### [Task brief]
Reproduce, word for word, every line from the first one down to the line containing "# a fixed line on the base takes over.", and nothing else.
# start of Given information
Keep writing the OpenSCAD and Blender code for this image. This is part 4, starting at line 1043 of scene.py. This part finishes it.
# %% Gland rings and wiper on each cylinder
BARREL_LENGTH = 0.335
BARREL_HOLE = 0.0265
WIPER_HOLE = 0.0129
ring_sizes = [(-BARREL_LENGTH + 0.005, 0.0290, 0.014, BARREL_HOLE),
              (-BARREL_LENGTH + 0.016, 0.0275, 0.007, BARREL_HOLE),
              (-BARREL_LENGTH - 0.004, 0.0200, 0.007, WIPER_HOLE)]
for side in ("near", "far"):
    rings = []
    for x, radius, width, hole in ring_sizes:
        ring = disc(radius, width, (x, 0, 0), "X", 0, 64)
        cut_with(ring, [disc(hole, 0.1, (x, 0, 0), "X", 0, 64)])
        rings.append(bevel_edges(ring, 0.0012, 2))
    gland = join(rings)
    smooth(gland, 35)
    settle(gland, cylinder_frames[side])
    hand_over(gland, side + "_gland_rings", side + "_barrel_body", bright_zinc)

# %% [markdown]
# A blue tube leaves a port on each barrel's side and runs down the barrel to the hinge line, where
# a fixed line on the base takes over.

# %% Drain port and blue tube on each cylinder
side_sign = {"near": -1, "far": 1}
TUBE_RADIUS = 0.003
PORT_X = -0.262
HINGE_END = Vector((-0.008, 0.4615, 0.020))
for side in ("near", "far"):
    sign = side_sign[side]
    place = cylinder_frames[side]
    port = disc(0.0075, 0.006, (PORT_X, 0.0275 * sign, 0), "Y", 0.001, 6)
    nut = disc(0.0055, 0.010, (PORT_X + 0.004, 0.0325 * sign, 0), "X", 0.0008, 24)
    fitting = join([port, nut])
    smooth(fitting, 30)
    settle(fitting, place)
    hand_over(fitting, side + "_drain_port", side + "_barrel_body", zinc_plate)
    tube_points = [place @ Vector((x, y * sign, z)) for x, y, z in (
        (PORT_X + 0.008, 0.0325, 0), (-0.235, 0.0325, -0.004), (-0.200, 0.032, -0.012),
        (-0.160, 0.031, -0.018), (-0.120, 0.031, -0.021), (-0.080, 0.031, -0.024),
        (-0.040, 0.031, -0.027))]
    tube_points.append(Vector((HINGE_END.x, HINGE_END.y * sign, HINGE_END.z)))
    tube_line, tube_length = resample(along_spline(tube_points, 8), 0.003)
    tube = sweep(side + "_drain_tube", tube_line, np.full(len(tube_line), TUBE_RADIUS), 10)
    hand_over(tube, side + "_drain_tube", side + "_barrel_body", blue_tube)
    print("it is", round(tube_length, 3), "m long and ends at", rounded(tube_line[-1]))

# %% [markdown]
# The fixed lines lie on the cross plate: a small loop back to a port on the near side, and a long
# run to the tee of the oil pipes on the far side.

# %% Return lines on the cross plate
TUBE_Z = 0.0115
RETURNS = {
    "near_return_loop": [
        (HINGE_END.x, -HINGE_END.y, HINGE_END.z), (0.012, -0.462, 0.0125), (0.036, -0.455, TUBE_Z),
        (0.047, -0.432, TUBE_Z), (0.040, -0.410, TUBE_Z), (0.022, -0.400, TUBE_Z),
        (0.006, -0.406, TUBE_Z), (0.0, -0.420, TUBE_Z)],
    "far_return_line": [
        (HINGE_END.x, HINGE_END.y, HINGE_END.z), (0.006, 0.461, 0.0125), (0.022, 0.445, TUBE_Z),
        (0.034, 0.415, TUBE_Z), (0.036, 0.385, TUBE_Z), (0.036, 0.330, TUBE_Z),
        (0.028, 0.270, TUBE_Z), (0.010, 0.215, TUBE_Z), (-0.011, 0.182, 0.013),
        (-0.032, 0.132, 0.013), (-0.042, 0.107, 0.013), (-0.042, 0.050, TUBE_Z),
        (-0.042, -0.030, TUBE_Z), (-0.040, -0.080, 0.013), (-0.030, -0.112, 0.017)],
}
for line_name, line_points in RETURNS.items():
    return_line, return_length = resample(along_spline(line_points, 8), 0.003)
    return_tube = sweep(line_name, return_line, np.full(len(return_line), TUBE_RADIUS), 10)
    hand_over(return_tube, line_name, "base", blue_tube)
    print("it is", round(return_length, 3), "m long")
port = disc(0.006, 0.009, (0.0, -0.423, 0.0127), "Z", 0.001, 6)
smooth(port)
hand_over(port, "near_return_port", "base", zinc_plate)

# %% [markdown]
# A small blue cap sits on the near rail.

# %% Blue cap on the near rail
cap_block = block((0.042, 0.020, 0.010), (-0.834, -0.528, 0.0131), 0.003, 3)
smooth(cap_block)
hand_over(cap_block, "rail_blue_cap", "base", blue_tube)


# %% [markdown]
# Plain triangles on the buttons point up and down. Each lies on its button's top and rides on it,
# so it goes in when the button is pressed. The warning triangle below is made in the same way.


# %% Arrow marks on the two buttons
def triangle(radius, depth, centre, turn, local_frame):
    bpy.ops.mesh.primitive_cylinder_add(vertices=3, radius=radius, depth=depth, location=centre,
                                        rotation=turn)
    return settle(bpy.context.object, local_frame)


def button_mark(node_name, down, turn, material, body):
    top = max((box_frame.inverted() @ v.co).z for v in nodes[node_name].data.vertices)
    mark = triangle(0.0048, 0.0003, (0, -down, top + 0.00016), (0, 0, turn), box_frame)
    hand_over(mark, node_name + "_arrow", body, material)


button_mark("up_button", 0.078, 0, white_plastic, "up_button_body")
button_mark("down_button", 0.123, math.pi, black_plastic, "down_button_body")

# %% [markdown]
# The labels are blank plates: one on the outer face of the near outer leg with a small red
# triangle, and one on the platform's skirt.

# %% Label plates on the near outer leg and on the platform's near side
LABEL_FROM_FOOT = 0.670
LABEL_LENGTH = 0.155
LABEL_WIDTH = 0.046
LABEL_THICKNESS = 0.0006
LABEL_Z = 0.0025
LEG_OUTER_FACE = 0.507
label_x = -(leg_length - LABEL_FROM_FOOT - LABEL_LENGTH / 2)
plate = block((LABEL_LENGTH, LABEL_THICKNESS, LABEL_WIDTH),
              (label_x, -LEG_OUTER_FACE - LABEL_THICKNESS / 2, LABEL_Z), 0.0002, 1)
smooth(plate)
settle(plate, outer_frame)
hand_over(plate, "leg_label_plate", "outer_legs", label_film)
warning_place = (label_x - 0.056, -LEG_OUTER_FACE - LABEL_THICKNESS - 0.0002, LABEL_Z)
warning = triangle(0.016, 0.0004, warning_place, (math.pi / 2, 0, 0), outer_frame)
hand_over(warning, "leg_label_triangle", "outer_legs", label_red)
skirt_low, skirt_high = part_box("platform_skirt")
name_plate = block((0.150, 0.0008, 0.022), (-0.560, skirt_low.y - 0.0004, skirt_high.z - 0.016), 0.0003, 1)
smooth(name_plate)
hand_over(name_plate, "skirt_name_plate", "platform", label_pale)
# end of Given information
### [The response]
Keep writing the OpenSCAD and Blender code for this image. This is part 4, starting at line 1043 of scene.py. This part finishes it.
# %% Gland rings and wiper on each cylinder
BARREL_LENGTH = 0.335
BARREL_HOLE = 0.0265
WIPER_HOLE = 0.0129
ring_sizes = [(-BARREL_LENGTH + 0.005, 0.0290, 0.014, BARREL_HOLE),
              (-BARREL_LENGTH + 0.016, 0.0275, 0.007, BARREL_HOLE),
              (-BARREL_LENGTH - 0.004, 0.0200, 0.007, WIPER_HOLE)]
for side in ("near", "far"):
    rings = []
    for x, radius, width, hole in ring_sizes:
        ring = disc(radius, width, (x, 0, 0), "X", 0, 64)
        cut_with(ring, [disc(hole, 0.1, (x, 0, 0), "X", 0, 64)])
        rings.append(bevel_edges(ring, 0.0012, 2))
    gland = join(rings)
    smooth(gland, 35)
    settle(gland, cylinder_frames[side])
    hand_over(gland, side + "_gland_rings", side + "_barrel_body", bright_zinc)

# %% [markdown]
# A blue tube leaves a port on each barrel's side and runs down the barrel to the hinge line, where
# a fixed line on the base takes over.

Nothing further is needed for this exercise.